Hak atas Tanah Bisa Dicabut
Jika Bersikeras Tidak Dukung Pembebasan Lahan untuk JLLB-JLLT
SURABAYA – Pemkot butuh banyak lahan untuk merealisasikan jalan lingkar luar barat dan timur (JLLB dan JLLT). Namun, proses pengadaan tanah menemui kendala ketidakcocokan harga. Bahkan, ada warga yang tidak mau diappraisal atau dihitung nilai ganti ruginya. Hal itu terungkap dalam hearing di Komisi C DPRD Surabaya kemarin (12/2).
Komisi C mengundang warga RT 11, RW 1, Sememi Jaya, yang menolak diappraisal. Ada 117 persil yang terdampak pembangunan JLLB. Terdiri atas 90 rumah dan sisanya area tambak. Mereka menolak kedatangan tim appraisal Oktober lalu. ’’Sesuai pengalaman kampung yang sudah dibebaskan, tidak ada perincian apa saja komponen pembebasan itu. Nah, kami minta transparansi tersebut,’’ jelas Abdurrohim Rozi, ketua perwakilan warga terdampak.
Menurut dia, warga sejatinya tidak ingin menghalangi pemkot untuk membangun JLLB. Mereka justru mendukung rencana tersebut
Namun, warga baru mau diappraisal jika ditunjukkan kisaran harga tanah yang bakal dibebaskan. Warga meminta harga pembebasan lahan dua kali lipat dari harga pasaran, yakni Rp 6 juta–Rp 7 juta per meter persegi.
Anggota Komisi C M. Machmud menanyakan konsekuensi bagi warga yang tidak mau di-appraisal. Masalah itu juga terjadi di JLLT. Bahkan, pembebasan untuk JLLT lebih luas ketimbang JLLB. Sebab, lebih dari separo pembangunan JLLB dibantu pengembang.

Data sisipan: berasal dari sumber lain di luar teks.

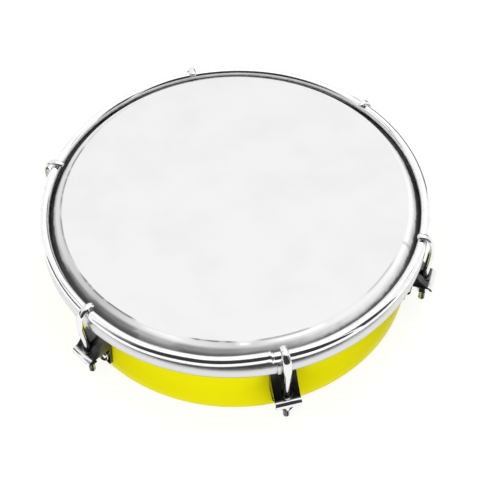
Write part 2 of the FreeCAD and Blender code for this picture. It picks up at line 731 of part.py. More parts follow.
build_shell()
build_head_film()
build_flesh_hoop()
build_head_bond()
build_counter_hoop()
for tuner in range(int(number("tuner_count"))):
    build_bracket(tuner)
    build_hook(tuner)
    build_tuning_nut(tuner)
    build_lug_screw(tuner)
    build_lug_washer(tuner)
    build_lug_nut(tuner)
check_and_export()
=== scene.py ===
"""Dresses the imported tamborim: a six-inch hand drum with a plastic shell and six hook tuners.

Sizes of the sub-assemblies are in millimetres and degrees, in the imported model's own frame:
+Z up, origin at the centre of the shell's lower rim, first tuner at -90 degrees.
Sizes of the finishes are in metres, and so are the studio's, apart from the camera's.
"""
import logging
import math
from collections.abc import Callable, Iterable, Sequence
from dataclasses import dataclass, field
from enum import Enum

import bmesh
import bpy
from mathutils import Matrix, Vector, noise


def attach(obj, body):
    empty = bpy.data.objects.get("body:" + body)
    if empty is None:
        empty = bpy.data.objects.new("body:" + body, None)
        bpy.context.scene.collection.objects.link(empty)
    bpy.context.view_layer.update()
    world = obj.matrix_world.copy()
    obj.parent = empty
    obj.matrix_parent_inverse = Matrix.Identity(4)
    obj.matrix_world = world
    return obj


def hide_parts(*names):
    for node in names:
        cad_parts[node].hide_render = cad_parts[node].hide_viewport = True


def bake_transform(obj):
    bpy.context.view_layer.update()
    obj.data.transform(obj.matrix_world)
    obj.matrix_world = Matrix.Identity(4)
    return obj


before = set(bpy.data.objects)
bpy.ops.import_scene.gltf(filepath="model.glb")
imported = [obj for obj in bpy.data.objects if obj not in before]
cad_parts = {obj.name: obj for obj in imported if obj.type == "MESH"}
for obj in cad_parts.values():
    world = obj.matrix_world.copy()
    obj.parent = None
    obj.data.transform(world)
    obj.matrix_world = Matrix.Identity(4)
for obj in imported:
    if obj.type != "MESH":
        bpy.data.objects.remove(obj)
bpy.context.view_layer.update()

MM = 0.001
TINY = 1e-5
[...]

Di JLLT, pengembang juga membantu, tetapi hanya 30 persen.
Jika tidak ada nilai yang ditentukan tim appraisal, pemkot tidak bisa mencairkan anggaran yang disediakan. Machmud khawatir banyaknya warga yang tidak mau di-appraisal bakal menghambat pembangunan. ’’Kalau enggak mau di-appraisal, ya enggak bisa dibebaskan. Solusi atas masalah itu tidak diatur dalam Undang-Undang (UU) Pengadaan Tanah. Pemkot tak bisa membayar,’’ jawab Kasi Pengadaan Tanah Kantor Pertanahan Surabaya (KPS) 1 Musleh.
Machmud menanyakan solusi atas permasalahan tersebut. Musleh menerangkan bahwa ada undang-undang lain yang mengatur tentang pencabutan hak. Yakni, UU Nomor 20 Tahun 1961. Jika warga tidak mau diappraisal, hak kepemilikan atas tanah maupun gedung bisa dicabut. Dengan demikian, pembangunan bisa terus berjalan. ’’Begitu haknya dicabut, tidak ada ganti rugi,’’ kata Musleh.
Menurut dia, pencabutan hak atas tanah dan benda yang ada di atasnya dapat dilakukan jika tanah dan atau benda-benda di atasnya dibutuhkan untuk kepentingan umum, termasuk kepentingan bangsa dan negara serta kepentingan bersama dari rakyat atau untuk pembangunan. Dalam pasal 2 disebutkan bahwa permintaan pencabutan itu diajukan pihak yang berkepentingan kepada presiden dengan perantara kepala Badan Pertanahan Nasional melalui kepala BPN provinsi.
Ketua Komisi C Syaifuddin Zuhri lantas menanyai perwakilan tim appraisal yang hadir mengenai cara penghitungan ganti rugi. ’’Logikanya, kompensasi yang diterima warga itu harus bisa digunakan untuk membeli lahan tak jauh dari rumahnya. Apa sekarang bisa?’’ ucap Ipuk, sapaan akrab Syaifuddin.
Tim appraisal tidak hanya menghitung harga tanah. Mereka juga menaksir harga keramik, genting, sumur, bahkan pohon. Selama ini detail harga tersebut telah disampaikan tim appraisal ke KPS 1. Karena itu, kewenangan untuk menyampaikan detail ganti rugi tersebut diserahkan ke KPS 1.